A little warning to those with sensitive eyes, there is some bad language in that link, but it's still very funny. Unless, that is, you are easily offended by needless anger directed towards kangaroos.

Where was I? Oh yeah... I'm not against the idea of w00t having it's place blah blah blah, but come on. A dictionary? Words with numbers instead of letters? I'm the person who flat out refused to watch "Numb-three-ers" because it just annoyed me that they use a 3 instead of an e (although I have been told I would like it by a few people... yeah yeah.) But surely a dictionary should have a standard of validity to what constitutes a word.
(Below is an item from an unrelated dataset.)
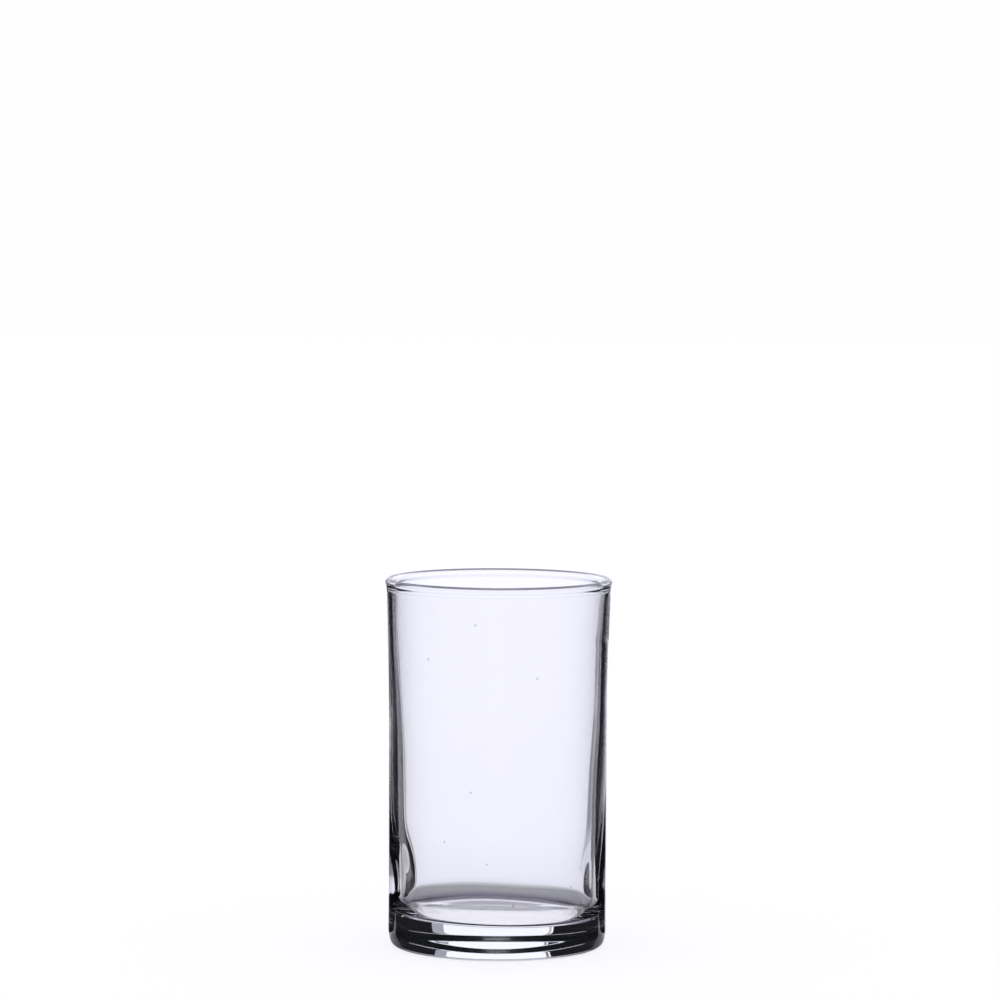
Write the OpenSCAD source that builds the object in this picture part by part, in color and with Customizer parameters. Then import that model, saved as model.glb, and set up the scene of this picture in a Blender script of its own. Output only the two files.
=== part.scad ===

Oh right - my favourite part:

Merriam-Webster President John Morse said "w00t" reflected the growing use of numeric keyboards to type words. "People look for self-evident numeral-letter substitutions: 0 for O; 3 for E; 7 for T; and 4 for A," he said. "This is simply a different and more efficient way of representing the alphabetical character."

Sorry, but is he on crack? "more efficient"?

Maybe I am a hypocrite. I use words like "yeah" and "lame" and "blah blah blah", but I draw the line at "l8r" and converting letters into numbers. Am I being unfair? Am I just being stubborn? Do I need to just accept that this is the way of the future? What do you think?



*see!? I can't even write lol when I blog, because it just rubs me the wrong way.